The shoulder girdle floats on top of a ribcage, and the shoulder girdle and ribcage are in constant flow and movement, if you allow your torso to be free as you breathe and play the instrument. If you don’t want to strain your shoulders and arms, you want to allow this freedom in the arms and torso and shoulders to be a constant in your playing. When you play a wind instrument you are always controlling your breath. In other words, you control your breath, but you don’t want to hold it with excess torso tension.

A fearless breathing pattern is when the diaphragm contracts downward and expands the whole torso backward, sideways, downward and slightly upward. The descending diaphragm pushes the ribcage out and up and the intestines downward and back and forward. So, the whole torso expands in all directions on the inhale. The inhale is a muscular contraction of the diaphragm that moves the ribcage forward, up, sideways, and backward. For this to happen effortlessly, the external musculature surrounding the ribcage needs to release to allow expansion, rather than actively expanding itself.

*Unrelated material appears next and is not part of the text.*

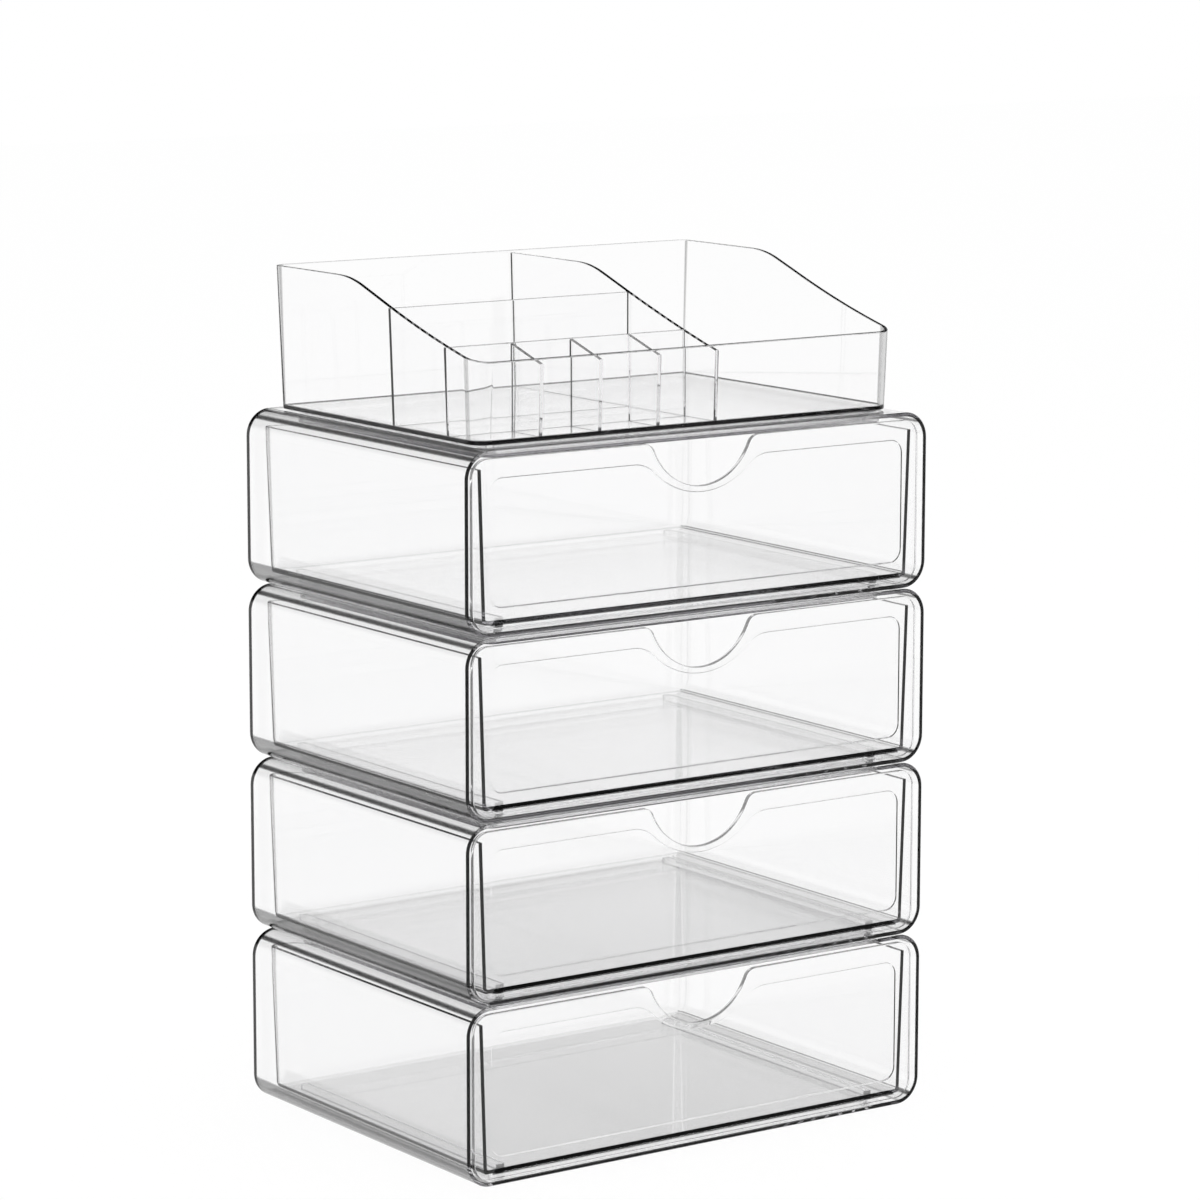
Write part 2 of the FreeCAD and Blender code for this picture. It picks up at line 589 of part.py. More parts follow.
def make_tray():
    """Build the compartment tray; its frame stands on its foot in the top case's sunk top."""
    body = new_body("organiser_tray", pitch * UNITS)
    draft = sizes["tray_draft"]
    tilt = draft.slope()
    low = foot_height
    height = sizes["tray_height"]
    lean = wall * tilt

    outside = new_sketch(body, "walls", "XY_Plane", low)
    rectangle(outside, "walls", -tray_half_width, tray_half_width,
              -tray_front, tray_back, sizes["tray_round"], sizes["tray_back_round"])
    grow(body, outside, "walls_pad", height, taper=draft)
    bevel_edges(body, "base_edge", sizes["tray_base_bevel"], on_plane("Z", low.value))

    inside = new_sketch(body, "room", "XY_Plane", low + wall)
    rectangle(inside, "room", wall - lean - tray_half_width,
              tray_half_width + lean - wall, wall - lean - tray_front,
              tray_back + lean - wall, sizes["tray_round"] - wall,
              sizes["tray_back_round"] - wall)
    cut(body, inside, "room_cut", height, taper=draft, against=True)

    # the side walls fall from the back to the lip of the front wall
    beyond = sizes["tray_round"]
    far_front = -(tray_front + beyond)
    far_back = tray_back + beyond
    sweep = new_sketch(body, "sweep", "YZ_Plane")
    tray_outline(sweep, "sweep", (far_front, far_front), (far_back, far_back),
                 low + height + beyond, ZERO)
    cut(body, sweep, "sweep_cut", sizes["case_width"], symmetric=True)

    # dividers end inside the thickness of the leaning walls they meet
    middle = wall / 2
    bed = low + middle
    drop = sizes["divider_drop"]

    def reach(half, level_above_base):
        """Return how far out the middle of a leaning wall stands at a height."""
        return half - middle + level_above_base * tilt

    lip = height - sizes["lip_drop"] - drop
    front_reach = (-reach(tray_front, lip), -reach(tray_front, middle))
    back_reach = (reach(tray_back, height - drop), reach(tray_back, middle))
    long_one = new_sketch(body, "long_divider", "YZ_Plane", sizes["bay_split"])
    tray_outline(long_one, "long", front_reach, back_reach, bed, drop)
    grow(body, long_one, "long_divider_pad", sizes["divider_thickness"], symmetric=True)

    cell_back = tray_front - sizes["cell_depth"]
    cell_high = height - sizes["lip_drop"] + sizes["cell_rise"]
    for tag, forward, tall in (
        ("rear", tray_front - sizes["bay_front"], height - sizes["bay_drop"]),
        ("front", cell_back, cell_high),
    ):
        cross = new_sketch(body, f"{tag}_row", "XZ_Plane", forward)
        panel(cross, tag, [(-reach(tray_half_width, middle), bed),
                           (sizes["bay_split"], bed), (sizes["bay_split"], low + tall),
                           (-reach(tray_half_width, tall), low + tall)])
        grow(body, cross, f"{tag}_row_pad", sizes["divider_thickness"], symmetric=True)

    for number in range(1, SMALL_CELLS):
        cell = new_sketch(body, f"cell_{number}", "YZ_Plane",
                          sizes["bay_split"] - sizes["cell_pitch"] * number)
        panel(cell, "cell", [(front_reach[1], bed), (-cell_back, bed),
                             (-cell_back, low + cell_high), (front_reach[0], low + lip)])
        grow(body, cell, f"cell_{number}_pad", sizes["divider_thickness"], symmetric=True)
    ring_foot(body)
    return body


bodies = []
for unit in range(UNITS):
    bodies.append(make_case(unit))
    bodies.append(make_drawer(unit))
bodies.append(make_tray())
doc.recompute()

for item in doc.Objects:
    if {"Invalid", "Error"} & set(item.State):
        raise RuntimeError(f"{item.Name}: {item.State}")
for body in bodies:
    shape = body.Shape
    if shape.isNull() or not shape.isValid() or len(shape.Solids) != 1:
        raise RuntimeError(f"{body.Label} is not one valid solid")
    shape.exportStep(f"parts/{body.Label}.step")
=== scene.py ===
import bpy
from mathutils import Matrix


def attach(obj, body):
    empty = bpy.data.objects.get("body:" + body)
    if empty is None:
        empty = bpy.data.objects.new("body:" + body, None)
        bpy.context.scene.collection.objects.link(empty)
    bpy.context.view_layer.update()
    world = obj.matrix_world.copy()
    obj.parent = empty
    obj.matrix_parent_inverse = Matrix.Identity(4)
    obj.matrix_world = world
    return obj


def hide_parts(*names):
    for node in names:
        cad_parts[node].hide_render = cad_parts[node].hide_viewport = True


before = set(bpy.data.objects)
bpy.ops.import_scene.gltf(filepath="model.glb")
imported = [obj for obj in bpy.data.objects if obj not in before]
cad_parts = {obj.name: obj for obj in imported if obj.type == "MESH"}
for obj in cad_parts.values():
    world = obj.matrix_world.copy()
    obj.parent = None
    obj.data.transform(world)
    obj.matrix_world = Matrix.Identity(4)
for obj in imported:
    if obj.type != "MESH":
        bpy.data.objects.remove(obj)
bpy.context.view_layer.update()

import logging
import math
from collections.abc import Sequence
from dataclasses import dataclass, field, fields
from enum import Enum, IntEnum

import bpy
import numpy as np
from mathutils import Matrix, Vector

LOG = logging.getLogger("vanity_organiser")
MM = 0.001
Array = np.ndarray
Socket = bpy.types.NodeSocket


class ShadeMark(IntEnum):
    """Which mark a face of a moulding takes: the shade painted on it, and how much light passes
    it unbent.

    A wall is flat and a bend is a round stretch of it, which takes a painted shade line where it
    leans. Rims are narrow free edges with a light painted shade, a pale one where light runs
    through and no shade is painted at its outline, and a lip is a rim with a darker painted
    shade.
    The base is the edge of a floor and the side base the same edge along a side, both painted
    near black, and the sole a case's low left bend, painted grey. Steps belong to the foot and
    the sunk top, and a corner is an upright bend with a painted shade.
    """

    WALL = 0
    BEND = 1
    RIM = 2
    BASE = 3
    STEP = 4
    LIP = 5
    SOLE = 6
    SEAM = 7
    CORNER = 8
    PALE = 9


@dataclass(frozen=True)
class Touch:
    """The painted shade of a kind of face, and how much light it passes unbent.

    Tone is its painted shade, a factor on the colour it lets through, and graze the painted
    shade that takes over where it is seen edge-on, slant how far its leaning parts take the
    painted shoulder line, and plain how much light it doesn't bend.
    """

    tone: float = 1.0
    graze: float = 0.35
    slant: float = 0.0
    plain: float = 0.0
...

On the exhale the diaphragm releases and rises upward into a dome, and the ribcage lowers and moves inwards, and the abdominal musculature moves toward the back. On the inhale the spine gathers, and on the exhale the spine lengthens. (This awareness that the torso wants to lengthen on the exhale is crucial, so you don’t collapse the torso when you exhale.)

Breathing effortlessly and fearlessly is about the whole torso being released, so that the diaphragm can contract and expand with ease. When you have this much control over your breathing as a clarinetist, then you have the most air to work with, and you have dynamic postural support and control over your exhale, as your back lengthens, as you exhale into your instrument (play it).

The shoulders sit on top of this constantly expanding and contracting and rising and lowering structure, and when you are fully upright, this does not interfere with the accuracy of the arms and fingers, if you trust your body and your mind. Accuracy is a function of trust, not of immobilizing the body. There is never any reason to immobilize the shoulders when playing the clarinet. When the arms are brought up to play, allow the head to lead a lengthening neck and spine, and the shoulder girdle to float on this structure that consists of ribs attached to the spine and sternum.

The shoulder girdle, which is the collar bones and shoulder blades and their musculature, should be allowed to float on top of the torso like an inner tube in a pool. You never ever need to interfere with the freedom of the shoulder blades to stabilize the shoulder girdle. The shoulder blades follow the arms into movement, and the freer the shoulder blades, the freer the arms feel, which frees up the hands and fingers to move easily and accurately.

When the arms are raised to play the clarinet, you are not increasing the actual weight on the shoulder girdle, even though you are activating shoulder and back muscles to support the arms in a different place. This can be done without tensing the shoulders and hunkering down into the torso to play.